- What you will do -
Write out exactly the lines below that run from the one containing "sail(printed)" through the one containing "record = json.load(file)", both included, with no other lines.

## START

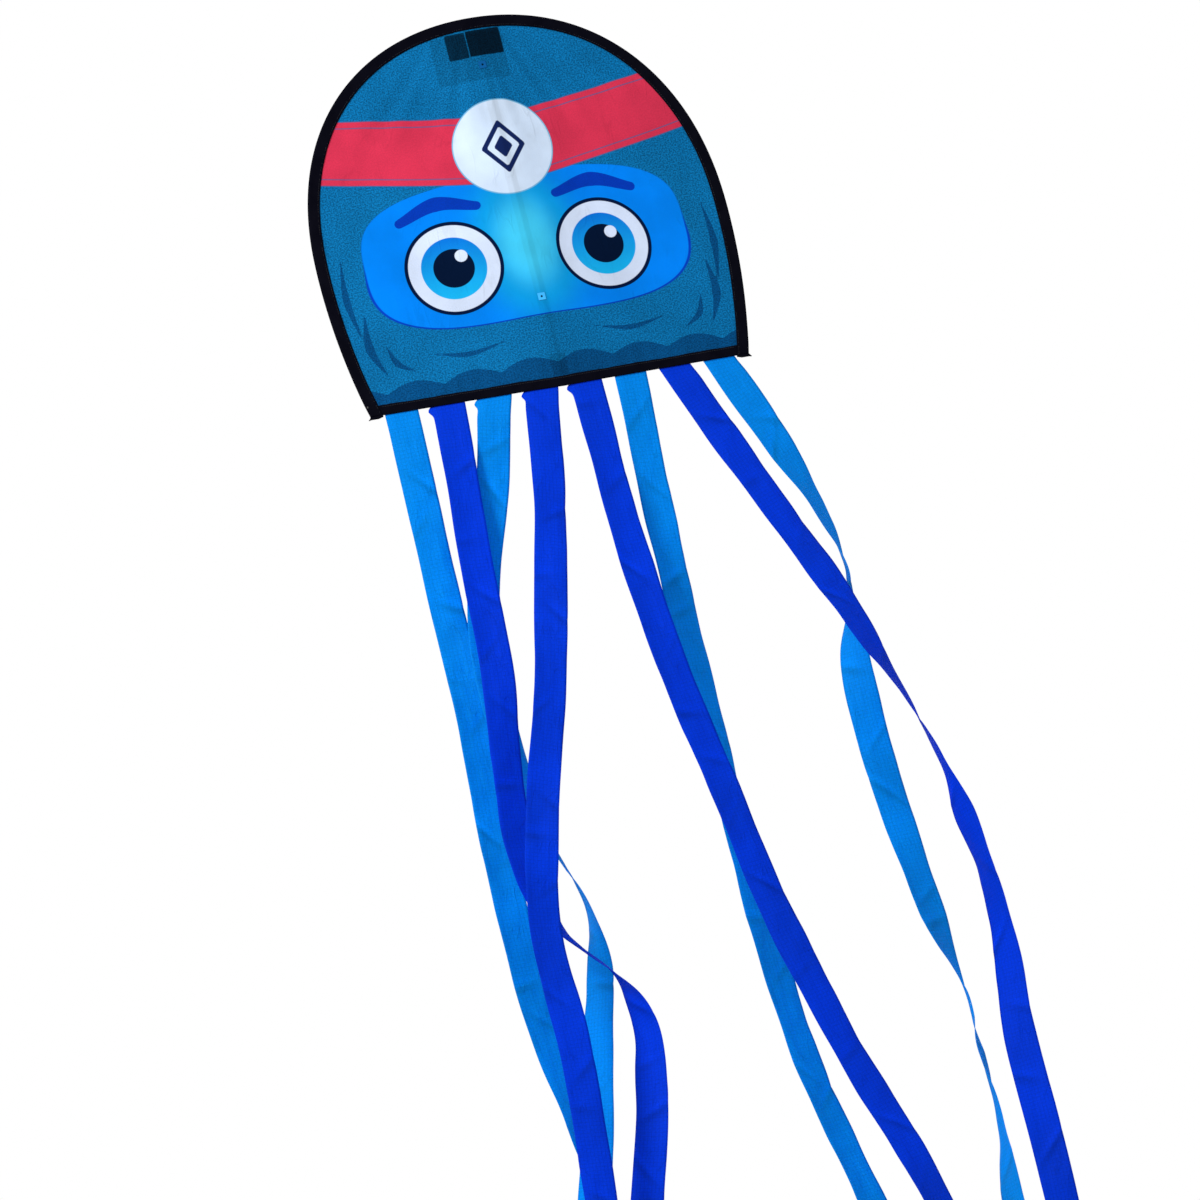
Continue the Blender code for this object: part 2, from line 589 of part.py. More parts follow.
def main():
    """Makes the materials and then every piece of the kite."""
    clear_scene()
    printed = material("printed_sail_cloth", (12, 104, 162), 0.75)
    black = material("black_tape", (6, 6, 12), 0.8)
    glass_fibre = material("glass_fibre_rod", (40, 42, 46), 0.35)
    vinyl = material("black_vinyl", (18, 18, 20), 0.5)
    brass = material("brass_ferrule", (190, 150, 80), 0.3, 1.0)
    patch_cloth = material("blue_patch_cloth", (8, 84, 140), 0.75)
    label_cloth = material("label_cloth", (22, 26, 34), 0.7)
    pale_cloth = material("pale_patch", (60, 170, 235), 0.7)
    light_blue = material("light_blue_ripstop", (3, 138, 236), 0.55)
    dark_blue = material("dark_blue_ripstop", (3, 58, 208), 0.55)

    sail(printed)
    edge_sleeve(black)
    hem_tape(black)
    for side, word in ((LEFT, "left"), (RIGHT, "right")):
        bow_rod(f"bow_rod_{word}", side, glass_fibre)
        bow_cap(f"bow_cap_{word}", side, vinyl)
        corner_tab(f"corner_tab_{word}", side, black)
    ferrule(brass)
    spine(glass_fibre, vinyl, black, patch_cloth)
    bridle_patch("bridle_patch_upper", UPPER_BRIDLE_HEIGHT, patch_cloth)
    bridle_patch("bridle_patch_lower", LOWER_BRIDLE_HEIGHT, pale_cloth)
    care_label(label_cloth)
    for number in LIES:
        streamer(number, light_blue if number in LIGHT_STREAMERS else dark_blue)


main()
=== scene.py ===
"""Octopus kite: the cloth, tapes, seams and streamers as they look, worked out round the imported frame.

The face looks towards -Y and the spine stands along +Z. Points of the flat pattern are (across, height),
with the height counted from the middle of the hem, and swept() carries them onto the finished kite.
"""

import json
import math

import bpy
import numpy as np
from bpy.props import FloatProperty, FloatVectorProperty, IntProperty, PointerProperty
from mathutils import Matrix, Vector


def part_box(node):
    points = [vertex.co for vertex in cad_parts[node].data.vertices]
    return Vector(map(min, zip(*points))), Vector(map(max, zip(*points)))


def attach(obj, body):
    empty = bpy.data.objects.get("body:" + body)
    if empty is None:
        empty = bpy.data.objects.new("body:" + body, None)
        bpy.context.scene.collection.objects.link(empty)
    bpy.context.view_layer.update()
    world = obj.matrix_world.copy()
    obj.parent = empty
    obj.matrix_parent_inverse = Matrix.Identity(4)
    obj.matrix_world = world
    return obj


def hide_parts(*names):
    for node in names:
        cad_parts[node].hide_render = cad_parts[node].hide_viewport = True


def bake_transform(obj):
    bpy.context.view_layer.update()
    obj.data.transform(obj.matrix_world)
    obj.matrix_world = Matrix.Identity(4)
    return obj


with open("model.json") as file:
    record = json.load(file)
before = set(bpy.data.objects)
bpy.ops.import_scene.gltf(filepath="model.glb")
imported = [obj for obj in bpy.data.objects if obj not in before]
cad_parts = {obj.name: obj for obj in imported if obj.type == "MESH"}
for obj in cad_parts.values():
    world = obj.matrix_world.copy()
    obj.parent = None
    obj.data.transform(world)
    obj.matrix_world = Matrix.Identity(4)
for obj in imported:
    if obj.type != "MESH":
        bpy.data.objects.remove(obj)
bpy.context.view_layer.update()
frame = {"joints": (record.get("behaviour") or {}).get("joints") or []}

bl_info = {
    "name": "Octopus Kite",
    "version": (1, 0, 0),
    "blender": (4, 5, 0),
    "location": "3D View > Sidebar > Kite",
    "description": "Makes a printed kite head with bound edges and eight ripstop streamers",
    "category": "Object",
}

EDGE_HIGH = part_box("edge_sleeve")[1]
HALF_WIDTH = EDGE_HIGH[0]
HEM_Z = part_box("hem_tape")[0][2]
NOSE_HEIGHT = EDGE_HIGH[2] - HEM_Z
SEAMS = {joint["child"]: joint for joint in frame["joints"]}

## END

- Answer for this exercise -
    sail(printed)
    edge_sleeve(black)
    hem_tape(black)
    for side, word in ((LEFT, "left"), (RIGHT, "right")):
        bow_rod(f"bow_rod_{word}", side, glass_fibre)
        bow_cap(f"bow_cap_{word}", side, vinyl)
        corner_tab(f"corner_tab_{word}", side, black)
    ferrule(brass)
    spine(glass_fibre, vinyl, black, patch_cloth)
    bridle_patch("bridle_patch_upper", UPPER_BRIDLE_HEIGHT, patch_cloth)
    bridle_patch("bridle_patch_lower", LOWER_BRIDLE_HEIGHT, pale_cloth)
    care_label(label_cloth)
    for number in LIES:
        streamer(number, light_blue if number in LIGHT_STREAMERS else dark_blue)


main()
=== scene.py ===
"""Octopus kite: the cloth, tapes, seams and streamers as they look, worked out round the imported frame.

The face looks towards -Y and the spine stands along +Z. Points of the flat pattern are (across, height),
with the height counted from the middle of the hem, and swept() carries them onto the finished kite.
"""

import json
import math

import bpy
import numpy as np
from bpy.props import FloatProperty, FloatVectorProperty, IntProperty, PointerProperty
from mathutils import Matrix, Vector


def part_box(node):
    points = [vertex.co for vertex in cad_parts[node].data.vertices]
    return Vector(map(min, zip(*points))), Vector(map(max, zip(*points)))


def attach(obj, body):
    empty = bpy.data.objects.get("body:" + body)
    if empty is None:
        empty = bpy.data.objects.new("body:" + body, None)
        bpy.context.scene.collection.objects.link(empty)
    bpy.context.view_layer.update()
    world = obj.matrix_world.copy()
    obj.parent = empty
    obj.matrix_parent_inverse = Matrix.Identity(4)
    obj.matrix_world = world
    return obj


def hide_parts(*names):
    for node in names:
        cad_parts[node].hide_render = cad_parts[node].hide_viewport = True


def bake_transform(obj):
    bpy.context.view_layer.update()
    obj.data.transform(obj.matrix_world)
    obj.matrix_world = Matrix.Identity(4)
    return obj


with open("model.json") as file:
    record = json.load(file)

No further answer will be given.